Understanding Student Loans

There are a variety of student loan options available. However, you can better understand them in two categories! There are:

Federal Student Loans

This is a popular loan option for Americans because these loans tend to be more forgiving and flexible compared to private loans. There are four types of federal student loans. These options include direct:

Direct Subsidized Loans

This is a student loan option that can help undergraduate students that are in financial need. That means not everyone will be able to use this type of student loan. The amount that you can borrow depends on your school since they are the ones to determine how much you’ll get. However, a good rule of thumb to keep in mind is that the amount that you borrow will not exceed the amount of your financial need.

Interest rates for this student loan are a bit different as well. The United States Department of Education pays the interest instead of the borrower during any of the following timeframes:

  • You are in school at least half-time
  • During the first six months that you leave school (also known as a grace period)
  • During a period when loan payments are postponed (also known as deferment)

Direct Unsubsidized Loans

This is a student loan option that is available to both undergraduate and graduate students. Even if they are in financial need, that is not important for eligibility. Just like direct subsidized loans, the amount that you can borrow depends on your school since they are the ones to determine how much you’ll get. However, unlike direct subsidized loans, the borrower would be responsible for interest.

Direct PLUS Loans

While these may get referred to as federal student loans, they were designed for more than just students! Both eligible parents and graduate or professional students can participate in this student loan opportunity. When parents choose this loan option they are called parent PLUS loans. On the other hand, when students choose this loan option they are called grad PLUS loans. In order to qualify for this student loan option you must have a good credit standing since your credit score will impact whether or not you qualify. You still may be eligible if your credit isn’t the best but it is much harder! The most amount that you can borrow from this student loan option is the cost of attendance minus any additional financial assistance that the student got.

Direct Consolidation Loans

If you have more than one federal student loan then you may be able to benefit from getting a direct consolidation student loan. This student loan option gives students the chance to combine their existing federal student loans into one student loan. This means that even though a student has more than one student loan, they will only be responsible for one payment instead of many payments! Not only do direct consolidation loans allow for easier payment management, but it can provide students the opportunity for assistance options like Public Service Loan Forgiveness (PSLF).

Private Student Loans

While some students can benefit from federal student loans, others choose to get private student loans. These loans are offered by financial institutions like credit unions, banks, etc. These loans are unlike federal student loans that are offered by the government! It is recommended that you consider this student loan option after trying to get federal financing first. This student loan option is credit-based so your credit score will be an important factor in qualifying for this opportunity. However, you may be able to qualify if you have a cosigner. The student loan terms like interest rate terms, repayment terms, etc., will vary based on the lender and applicant information.

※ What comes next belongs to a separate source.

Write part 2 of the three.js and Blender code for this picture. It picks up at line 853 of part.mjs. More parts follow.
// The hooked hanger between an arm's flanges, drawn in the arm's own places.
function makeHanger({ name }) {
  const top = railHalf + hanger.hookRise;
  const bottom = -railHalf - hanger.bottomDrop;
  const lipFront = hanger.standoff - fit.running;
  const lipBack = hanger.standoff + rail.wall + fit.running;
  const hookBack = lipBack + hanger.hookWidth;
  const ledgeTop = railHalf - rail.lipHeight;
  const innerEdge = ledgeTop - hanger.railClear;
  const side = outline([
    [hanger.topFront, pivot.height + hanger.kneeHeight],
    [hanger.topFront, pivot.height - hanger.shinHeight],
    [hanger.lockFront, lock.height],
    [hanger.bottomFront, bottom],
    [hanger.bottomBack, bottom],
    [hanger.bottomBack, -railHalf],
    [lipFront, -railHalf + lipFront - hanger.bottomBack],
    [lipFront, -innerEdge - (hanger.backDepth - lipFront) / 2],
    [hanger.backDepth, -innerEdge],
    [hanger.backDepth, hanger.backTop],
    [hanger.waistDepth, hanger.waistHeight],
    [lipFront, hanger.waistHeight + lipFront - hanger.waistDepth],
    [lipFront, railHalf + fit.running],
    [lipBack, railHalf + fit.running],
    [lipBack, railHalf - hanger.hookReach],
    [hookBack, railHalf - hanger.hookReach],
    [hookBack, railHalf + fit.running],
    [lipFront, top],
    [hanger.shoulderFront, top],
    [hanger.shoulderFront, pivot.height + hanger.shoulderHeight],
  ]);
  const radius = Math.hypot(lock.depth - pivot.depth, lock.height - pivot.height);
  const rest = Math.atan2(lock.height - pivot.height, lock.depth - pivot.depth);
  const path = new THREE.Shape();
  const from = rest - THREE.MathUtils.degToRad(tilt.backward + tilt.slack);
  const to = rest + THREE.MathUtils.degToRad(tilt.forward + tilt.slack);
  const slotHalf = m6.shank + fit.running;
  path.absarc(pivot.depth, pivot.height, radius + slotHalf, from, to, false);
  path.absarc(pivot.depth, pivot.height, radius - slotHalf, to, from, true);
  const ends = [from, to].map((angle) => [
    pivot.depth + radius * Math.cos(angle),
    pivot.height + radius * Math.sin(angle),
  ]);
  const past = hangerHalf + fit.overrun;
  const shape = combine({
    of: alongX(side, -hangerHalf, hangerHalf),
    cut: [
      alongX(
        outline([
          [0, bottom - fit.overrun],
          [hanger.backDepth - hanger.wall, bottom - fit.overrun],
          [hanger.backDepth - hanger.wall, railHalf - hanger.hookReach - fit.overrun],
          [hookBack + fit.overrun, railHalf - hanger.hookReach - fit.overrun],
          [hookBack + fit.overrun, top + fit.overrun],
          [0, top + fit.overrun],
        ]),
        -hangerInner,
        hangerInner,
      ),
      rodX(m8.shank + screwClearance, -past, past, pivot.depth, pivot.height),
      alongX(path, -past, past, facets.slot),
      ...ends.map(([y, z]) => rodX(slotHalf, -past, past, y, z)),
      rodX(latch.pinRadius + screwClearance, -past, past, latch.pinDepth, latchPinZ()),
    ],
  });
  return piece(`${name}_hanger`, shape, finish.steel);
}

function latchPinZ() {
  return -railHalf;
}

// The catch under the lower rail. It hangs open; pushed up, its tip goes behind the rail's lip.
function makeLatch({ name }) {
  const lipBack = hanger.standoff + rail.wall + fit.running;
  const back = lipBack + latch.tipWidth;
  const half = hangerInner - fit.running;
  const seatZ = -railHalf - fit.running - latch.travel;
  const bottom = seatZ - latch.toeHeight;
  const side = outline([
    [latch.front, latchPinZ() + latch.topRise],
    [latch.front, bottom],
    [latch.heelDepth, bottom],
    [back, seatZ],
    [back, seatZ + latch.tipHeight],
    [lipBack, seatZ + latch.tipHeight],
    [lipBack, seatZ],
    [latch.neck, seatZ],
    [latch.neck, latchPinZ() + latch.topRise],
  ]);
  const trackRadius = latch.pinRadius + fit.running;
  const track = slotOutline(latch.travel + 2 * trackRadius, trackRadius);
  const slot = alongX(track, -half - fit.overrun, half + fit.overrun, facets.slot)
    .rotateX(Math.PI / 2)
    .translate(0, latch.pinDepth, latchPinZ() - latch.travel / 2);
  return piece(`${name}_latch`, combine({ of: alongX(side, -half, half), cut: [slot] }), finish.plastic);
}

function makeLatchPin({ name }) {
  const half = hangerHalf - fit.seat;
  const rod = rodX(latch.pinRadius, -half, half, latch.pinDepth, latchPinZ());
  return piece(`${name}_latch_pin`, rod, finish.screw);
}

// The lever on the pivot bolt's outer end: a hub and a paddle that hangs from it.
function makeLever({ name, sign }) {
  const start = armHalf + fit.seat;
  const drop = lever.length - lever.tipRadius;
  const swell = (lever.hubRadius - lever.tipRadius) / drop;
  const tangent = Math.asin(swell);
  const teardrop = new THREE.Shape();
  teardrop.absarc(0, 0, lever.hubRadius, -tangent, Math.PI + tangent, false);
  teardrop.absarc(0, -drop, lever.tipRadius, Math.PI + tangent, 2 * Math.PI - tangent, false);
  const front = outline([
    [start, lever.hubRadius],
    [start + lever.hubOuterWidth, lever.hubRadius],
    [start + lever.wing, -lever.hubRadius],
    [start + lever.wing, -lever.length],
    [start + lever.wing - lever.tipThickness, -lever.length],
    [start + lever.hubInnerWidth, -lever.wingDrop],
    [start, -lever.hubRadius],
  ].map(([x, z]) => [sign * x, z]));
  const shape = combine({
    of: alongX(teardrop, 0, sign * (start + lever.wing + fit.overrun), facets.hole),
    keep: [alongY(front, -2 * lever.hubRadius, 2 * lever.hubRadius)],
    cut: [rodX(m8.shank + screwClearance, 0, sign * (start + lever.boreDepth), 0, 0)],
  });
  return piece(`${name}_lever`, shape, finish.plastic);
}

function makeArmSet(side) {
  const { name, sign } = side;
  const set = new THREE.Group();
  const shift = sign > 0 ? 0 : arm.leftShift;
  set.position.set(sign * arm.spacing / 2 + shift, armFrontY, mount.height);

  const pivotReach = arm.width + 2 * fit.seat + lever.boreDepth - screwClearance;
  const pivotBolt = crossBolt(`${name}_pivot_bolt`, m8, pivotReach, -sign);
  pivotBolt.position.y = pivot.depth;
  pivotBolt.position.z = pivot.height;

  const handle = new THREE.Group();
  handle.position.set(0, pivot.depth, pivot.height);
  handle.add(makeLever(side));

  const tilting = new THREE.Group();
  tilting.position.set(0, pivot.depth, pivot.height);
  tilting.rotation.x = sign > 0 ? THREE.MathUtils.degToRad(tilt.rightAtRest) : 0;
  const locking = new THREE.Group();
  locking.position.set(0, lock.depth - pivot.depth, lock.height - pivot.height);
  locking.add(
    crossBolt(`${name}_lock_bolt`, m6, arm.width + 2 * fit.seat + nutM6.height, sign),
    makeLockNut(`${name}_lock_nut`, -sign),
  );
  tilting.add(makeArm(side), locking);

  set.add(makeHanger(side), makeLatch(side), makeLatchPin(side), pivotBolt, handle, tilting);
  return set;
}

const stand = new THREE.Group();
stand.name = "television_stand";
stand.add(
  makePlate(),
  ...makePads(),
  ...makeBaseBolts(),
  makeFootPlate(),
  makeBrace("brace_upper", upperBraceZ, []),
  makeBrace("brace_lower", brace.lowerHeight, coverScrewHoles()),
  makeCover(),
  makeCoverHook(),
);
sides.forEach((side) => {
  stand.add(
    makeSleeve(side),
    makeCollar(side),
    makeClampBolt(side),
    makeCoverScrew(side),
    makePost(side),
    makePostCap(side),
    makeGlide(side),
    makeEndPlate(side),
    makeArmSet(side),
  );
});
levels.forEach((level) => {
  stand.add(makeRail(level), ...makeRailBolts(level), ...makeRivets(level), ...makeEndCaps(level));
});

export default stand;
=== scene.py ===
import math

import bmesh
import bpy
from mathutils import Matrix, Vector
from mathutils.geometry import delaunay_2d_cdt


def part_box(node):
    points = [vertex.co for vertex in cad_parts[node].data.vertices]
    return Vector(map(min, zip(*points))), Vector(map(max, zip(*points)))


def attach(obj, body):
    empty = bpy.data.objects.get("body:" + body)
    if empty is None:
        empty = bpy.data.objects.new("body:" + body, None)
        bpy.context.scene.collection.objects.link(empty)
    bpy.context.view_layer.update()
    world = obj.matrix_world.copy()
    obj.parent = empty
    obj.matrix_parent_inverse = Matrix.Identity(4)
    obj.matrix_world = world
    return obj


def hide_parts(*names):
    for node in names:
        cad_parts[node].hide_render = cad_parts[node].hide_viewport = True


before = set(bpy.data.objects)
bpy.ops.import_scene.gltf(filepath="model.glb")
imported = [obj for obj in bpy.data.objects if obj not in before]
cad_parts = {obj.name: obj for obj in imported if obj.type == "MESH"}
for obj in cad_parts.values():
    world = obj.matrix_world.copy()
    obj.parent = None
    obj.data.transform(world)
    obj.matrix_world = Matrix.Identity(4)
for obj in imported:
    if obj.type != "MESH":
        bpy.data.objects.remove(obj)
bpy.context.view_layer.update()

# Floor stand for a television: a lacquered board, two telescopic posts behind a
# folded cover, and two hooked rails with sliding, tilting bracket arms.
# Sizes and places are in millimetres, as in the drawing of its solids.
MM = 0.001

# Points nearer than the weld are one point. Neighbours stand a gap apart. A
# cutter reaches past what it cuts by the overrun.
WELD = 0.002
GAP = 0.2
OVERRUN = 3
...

Understanding Credit Scores

It is important to have a clear understanding of your credit score when learning about how student loans can impact your credit. Your credit score is a number that falls between 300 to 850 (however, it can be outside of this range in rare circumstances). This score helps lenders determine your creditworthiness. Your creditworthiness is basically just how you handle borrowing money. This score is calculated based on information found on your credit report.

Your credit report has information about your credit history like credit usage, student loan accounts, collection accounts, etc. Credit bureaus are the ones to do this calculation to determine your score. Even though there are plenty of credit bureaus, there are three major ones. The three major credit bureaus are Experian, Equifax, and Transunion. Credit bureaus will use a scoring model to determine how each item on your credit report will impact your credit score. There are two main scoring models which are the VantageScore model and the FICO scoring model. However, the FICO scoring model is the one that lenders most commonly use.

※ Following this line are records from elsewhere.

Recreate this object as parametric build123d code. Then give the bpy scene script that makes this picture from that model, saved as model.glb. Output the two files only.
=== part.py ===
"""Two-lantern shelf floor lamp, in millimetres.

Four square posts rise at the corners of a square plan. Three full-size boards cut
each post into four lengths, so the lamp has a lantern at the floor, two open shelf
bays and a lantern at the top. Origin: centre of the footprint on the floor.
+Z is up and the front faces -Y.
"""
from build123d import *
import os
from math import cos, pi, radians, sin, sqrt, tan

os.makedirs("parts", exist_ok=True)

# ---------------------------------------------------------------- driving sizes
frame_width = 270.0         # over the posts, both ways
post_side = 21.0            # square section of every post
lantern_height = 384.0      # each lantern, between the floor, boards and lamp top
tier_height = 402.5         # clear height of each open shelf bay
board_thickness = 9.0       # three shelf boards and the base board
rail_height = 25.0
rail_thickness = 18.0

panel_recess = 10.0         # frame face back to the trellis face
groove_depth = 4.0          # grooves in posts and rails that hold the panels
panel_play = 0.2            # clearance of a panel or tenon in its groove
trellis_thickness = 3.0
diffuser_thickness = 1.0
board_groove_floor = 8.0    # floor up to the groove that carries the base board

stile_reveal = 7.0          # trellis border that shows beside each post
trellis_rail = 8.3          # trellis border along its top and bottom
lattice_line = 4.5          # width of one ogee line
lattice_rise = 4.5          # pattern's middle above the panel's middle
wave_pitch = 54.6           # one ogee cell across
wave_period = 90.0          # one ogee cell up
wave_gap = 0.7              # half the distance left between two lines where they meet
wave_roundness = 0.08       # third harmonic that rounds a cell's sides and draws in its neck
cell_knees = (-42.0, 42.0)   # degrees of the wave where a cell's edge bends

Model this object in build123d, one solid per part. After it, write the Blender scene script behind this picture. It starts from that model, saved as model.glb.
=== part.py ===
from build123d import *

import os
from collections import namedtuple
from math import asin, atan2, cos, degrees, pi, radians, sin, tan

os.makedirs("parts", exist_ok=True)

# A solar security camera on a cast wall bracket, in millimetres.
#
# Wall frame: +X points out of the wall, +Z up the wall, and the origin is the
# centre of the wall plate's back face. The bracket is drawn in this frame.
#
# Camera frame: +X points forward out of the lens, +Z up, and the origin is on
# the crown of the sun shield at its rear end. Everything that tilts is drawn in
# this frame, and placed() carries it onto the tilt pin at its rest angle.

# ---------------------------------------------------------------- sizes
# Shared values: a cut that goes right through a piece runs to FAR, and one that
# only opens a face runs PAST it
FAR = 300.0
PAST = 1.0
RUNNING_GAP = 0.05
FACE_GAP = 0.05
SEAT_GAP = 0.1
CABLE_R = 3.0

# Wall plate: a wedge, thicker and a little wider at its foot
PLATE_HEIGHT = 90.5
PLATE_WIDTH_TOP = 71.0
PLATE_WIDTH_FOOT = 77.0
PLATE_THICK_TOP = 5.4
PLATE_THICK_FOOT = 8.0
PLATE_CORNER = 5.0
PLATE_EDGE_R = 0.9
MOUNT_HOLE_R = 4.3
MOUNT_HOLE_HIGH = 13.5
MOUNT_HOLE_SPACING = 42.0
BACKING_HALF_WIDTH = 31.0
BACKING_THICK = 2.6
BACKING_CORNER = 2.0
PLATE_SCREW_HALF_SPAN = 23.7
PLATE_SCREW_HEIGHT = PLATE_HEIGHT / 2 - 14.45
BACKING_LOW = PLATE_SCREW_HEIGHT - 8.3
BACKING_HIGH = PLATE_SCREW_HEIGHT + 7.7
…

What Factors Impact Your Credit Score

Regardless of what scoring models a credit bureau uses, there are five main factors that affect your credit score. However, in terms of how it affects your score we will be referring to the FICO scoring model since it’s most popular. These factors are:

  • Payment History
  • Credit Usage
  • Length of Credit History
  • Different Types of Credit
  • Hard Inquiries

Payment History

Your payment history is the most impactful factor to your credit score since it accounts for 35% of it. Your payment history will include details like any default accounts, late payments, etc. This is important to lenders because it can show them how you handle money that you borrow.

Credit Usage

The amount of credit you use will impact your credit score at 30%. Your credit usage is known as your credit utilization ratio and looks at how much credit you’ve used compared to your total credit limit. For example, let’s say that your credit limit is $5,000. If you spent $2,500 then your credit utilization ratio would be 50%!

Length of Credit History

The age of your credit (also known as the length of your credit history) accounts for 15% of your credit score. This will include the age of your newest account, the age of your oldest account, the average age of your accounts, etc.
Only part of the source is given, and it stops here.